There were two other things I wanted to mention. One revolves around networking. It is really important, as we get to know you over the summer, that what I see a lot is interns will naturally gravitate to the teams they are working on and to each other. It’s like being a freshman in college: They all stick to each other because it’s all new to them. What I would encourage interns to do is, once you’ve established those early relationships with their class, make the effort to get to know people beyond your immediate sphere of influence. Go beyond your case or class. Find a consultant you might have met in recruiting or a manager or partner who is working in an industry or practice area that might interest you longer term. See if you can go to lunch or grab a coffee one day. Maybe after an office meeting, which is usually followed by a social gathering, make it a point to catch up with them. We have, throughout the year, different sports team and clubs meeting in the office. Find ways to participate in them. I would make it a more concerted effort to deliberately expand your network beyond the obvious sort of ‘You’re on my team,’ you’re in my summer class.’

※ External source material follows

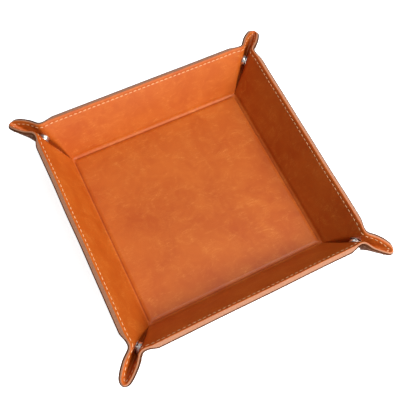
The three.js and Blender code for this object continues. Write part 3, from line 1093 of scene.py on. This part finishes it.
def snap_seat(side, end):
    """A matrix whose Z axis leaves the mirror plane through the snap, and the lining's height."""
    angle = math.radians(SNAP_DIRECTION)
    x = end * (HALF_FLOOR - SNAP_DISTANCE * math.cos(angle))
    flat = np.array([[x, HALF_FLOOR + SNAP_DISTANCE * math.sin(angle)]])
    place = fold(flat, np.zeros(1), side)[0][0]
    corner = turn_flat(np.array([[end * HALF_FLOOR, HALF_FLOOR]]), sheet_turn(side))[0]
    out = Vector((*corner, 0)).normalized()
    aside = Vector((-out.y, out.x, 0))
    height = Vector((*place[:2], 0)).dot(aside)
    if height < 0:
        aside, height = -aside, -height
    foot = Vector(place) - aside * height
    axes = Matrix((out, aside.cross(out), aside)).transposed().to_4x4()
    return Matrix.Translation(foot) @ axes, height


def turned_piece(name, profile, seat):
    """Sweeps a closed profile of (radius, height) points round the seat's axis."""
    mesh = bpy.data.meshes.new(name)
    work = bmesh.new()
    rings = []
    for i in range(TURNED_SIDES):
        swing = 2 * math.pi * i / TURNED_SIDES
        rings.append([work.verts.new((r * math.cos(swing), r * math.sin(swing), h)) for r, h in profile])
    for i in range(TURNED_SIDES):
        here, there = rings[i], rings[(i + 1) % TURNED_SIDES]
        for j in range(len(profile)):
            k = (j + 1) % len(profile)
            if profile[j][0] > 0 or profile[k][0] > 0:
                work.faces.new((here[j], there[j], there[k], here[k]))
    bmesh.ops.remove_doubles(work, verts=work.verts, dist=TURNED_WELD)
    bmesh.ops.dissolve_degenerate(work, edges=work.edges, dist=TURNED_WELD)
    bmesh.ops.recalc_face_normals(work, faces=work.faces)
    bmesh.ops.transform(work, matrix=Matrix.Scale(MM, 4) @ seat, verts=work.verts)
    work.to_mesh(mesh)
    work.free()
    mesh.shade_smooth()
    mesh.set_sharp_from_angle(angle=NICKEL_SHARP)
    mesh.materials.append(NICKEL)
    piece = bpy.data.objects.new(name, mesh)
    bpy.context.scene.collection.objects.link(piece)
    return piece


def arc(centre, radius, first, last, steps=5):
    """Points of a round corner in a profile, by angles in degrees."""
    angles = np.radians(np.linspace(first, last, steps))
    return [(centre[0] + radius * math.cos(a), centre[1] + radius * math.sin(a)) for a in angles]


# %% Profiles
CAP_RADIUS = 4.6
RING_RADIUS = 4.2
SINK = 0.3  # the leather is pressed in this far under a flange
LAP = 0.1  # and this far under a cap or a post
STEM_DEPTH = 1.5  # the stems go this deep into the leather
CAP_STEM = 1.6
POST_STEM = 1.4
ROLLED = 0.3  # radius of a rolled rim
DOME_RISE = 1.15
FLANGE_ROUND = 0.25
MOUTH = -0.55  # the socket's mouth lies this far beyond the mirror plane
RECESS = (2.3, 0.75)  # radius and height of the socket's recess
BALL = (1.45, -0.1)  # centre of the round of the stud's ball
BALL_ROUND = 0.5
BALL_HOLE = 0.9


def stem(radius, outside):
    """The start of a cap's or a post's profile, from the axis to under its head."""
    foot = outside - STEM_DEPTH
    return [(0, foot), (radius, foot), (radius, outside - LAP)]


def cap_profile(outside):
    """A low dome with a rolled rim."""
    base = outside - LAP
    rim = arc((CAP_RADIUS - ROLLED, base + ROLLED), ROLLED, -90, 60, 6)
    width, rise_over = CAP_RADIUS - 0.5, DOME_RISE - 0.5
    swing = np.radians(np.linspace(75, 0, 9))
    top = [(width * math.sin(a), base + 0.5 + rise_over * math.cos(a)) for a in swing]
    return stem(CAP_STEM, outside) + rim + top


def post_profile(outside):
    """A flat head with a rolled rim and the hollow end of the rivet in its middle."""
    base = outside - LAP
    head = arc((CAP_RADIUS - ROLLED, base + ROLLED), ROLLED, -90, 80, 6)
    rivet = [(2.6, base + 0.72), (2.1, base + 0.95), (1.6, base + 0.95)]
    hollow = [(1.2, base + 0.5), (0, base + 0.45)]
    return stem(POST_STEM, outside) + head + rivet + hollow


def flange(inside):
    """The start of a socket's or a stud's profile, which lies in the leather."""
    edge = arc((CAP_RADIUS - 0.35, inside - 0.05), FLANGE_ROUND, 0, 90, 4)
    return [(0, inside + SINK), (CAP_RADIUS - 0.2, inside + SINK)] + edge


def socket_profile(inside):
    """A ring with a rolled mouth and a recess for the stud."""
    ring = [(RING_RADIUS - 0.25, inside - 0.1)]
    lip = arc((RING_RADIUS - 0.25 - ROLLED, MOUTH + ROLLED), ROLLED, 0, -180, 7)
    return flange(inside) + ring + lip + [RECESS, (0, RECESS[1])]


def stud_profile(inside):
    """A neck and the ball that clicks into the socket, hollow at its end."""
    neck = [(2.0, inside - 0.15), (1.6, inside - 0.4)]
    ball = arc(BALL, BALL_ROUND, 50, -90, 7)
    return flange(inside) + neck + ball + [(BALL_HOLE, -0.55), (BALL_HOLE, 0.1), (0, 0.1)]


SOCKET_HALF = (("cap", cap_profile, True), ("socket", socket_profile, False))
STUD_HALF = (("post", post_profile, True), ("stud", stud_profile, False))
SNAPS = {"north": SOCKET_HALF, "east": STUD_HALF, "south": SOCKET_HALF, "west": STUD_HALF}

for side, pieces in SNAPS.items():
    for corner, end in zip(SIDES[side], (1, -1)):
        seat, inside = snap_seat(side, end)
        for kind, profile, is_outside in pieces:
            height = inside + LINING + BACKING if is_outside else inside
            piece = turned_piece(f"snap_{corner}_{kind}_nickel", profile(height), seat)
            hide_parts(f"snap_{corner}_{kind}")
            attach(piece, f"ear_{corner}_{side}")
print("the lining lies", round(inside, 2), "mm from the mirror plane at the snap")

# %% [markdown]
# ## The floor's board
# The board inside the floor can't be seen once the leather is on, and its shape is right as it
# is, so the frame's own node stays and only gets its finish: grey-brown fibre board.


# %% Fibre board
def fibre_board():
    """Pressed fibres in many browns, quite matt."""
    finish = Finish("fibre_board")
    place = finish.add("ShaderNodeTexCoord").outputs["Object"]
    flecks = finish.noise(place, 700.0, 5.0, 0.75)
    finish.link("Base Color", finish.ramp(flecks, [(0.3, (0.42, 0.25, 0.14)), (0.7, (0.60, 0.40, 0.25))]))
    finish.link("Roughness", finish.spread(flecks, 0.8, 0.95))
    finish.bump(flecks, 0.3, 0.0002)
    return finish.material


floor_board = frame["nodes"]["floor_board"]
for slot in floor_board.material_slots:
    slot.material = fibre_board()
print("the floor board has", len(floor_board.material_slots), "finish")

The last thing that I think is important for interns to remember is that they should really be themselves during the summer, just like they were during recruiting. Ultimately the success will come from you being really good at the job and in a place that really needs what you can provide and being around a group of people and a culture that’s supportive and you feel comfortable with. You have to be genuine with what you value, how you think about problems, and what you are trying to do. Ultimately, that will help you understand whether or not the place is a great fit. You’ll do the work and hopefully get the offer. But what you want to do is be excited about that offer and the potential to join that firm at the end of the summer.
What that means is that, from roll out perspective, you’re not looking for people who are just like you. You’re not looking for someone who went to the same school or grew up in the same part of the world or has the same hobbies. What you’re looking for is a composite of values, of all the values that are important to you being represented across the office team, whether that’s spending time with your family, exercising, having coffee, the arts, travel, or just spending quiet time to think. You’re not going to find a clone of you sort of fast forward five years from now. What you’re going to find is that, across the entire office, all of those values are represented on the leadership team and the culture. So you know that when you join the culture, you’ll be comfortable there because the things that are important to you are respected and appreciated by the office as well. When you look at it that way, you end up having a pretty good experience with the culture and people in a slightly different way that’s a lot more productive.
Over the years, I’ve had several different interns. The ones who stand out to me are the ones with a great attitude about being ready to learn. They’re eager to make a contribution to the team. I’ve had a couple come into the team who were just eager to go and they’re willing to work hard and learn and study the industry and get all that behind them. And then they’re constantly think about, ‘how does what do fit into the bigger picture?’ How does this work stream fit into the case and how does this case fit into the overall relationship with the client? And knowing how to think big picture really makes them successful on the case side of things.
Another way where I see people being successful is that they have fun during the summer. They have a good sense of humor and learn from their mistakes. They don’t take constructive feedback in a way that’s destructive. They truly try to learn from it and get better at it.
I remember a couple of years ago, we had an intern vs. manager-partner volleyball game. Despite all of the hard work they were doing, we were able to take some time and enjoy the summertime in Chicago. And we (managers-partners) lost for the first time in several years. At the end of the summer, I remember sitting at my desk and seeing a group of interns coming towards my office. They were handing out second place trophies to all of the partners on the way out the door. It was fun – and it just showed they appreciated the relationship and they felt comfortable doing that. It just speaks to, you’re going to have to work hard, learn a lot, and make a great contribution. But when you can build those types of relationships, have fun, and enjoy each other’s company (and poke fun at different things), then I think you’re on the right track.
Editor’s Note: Keith still proudly displays that second place trophy in his office.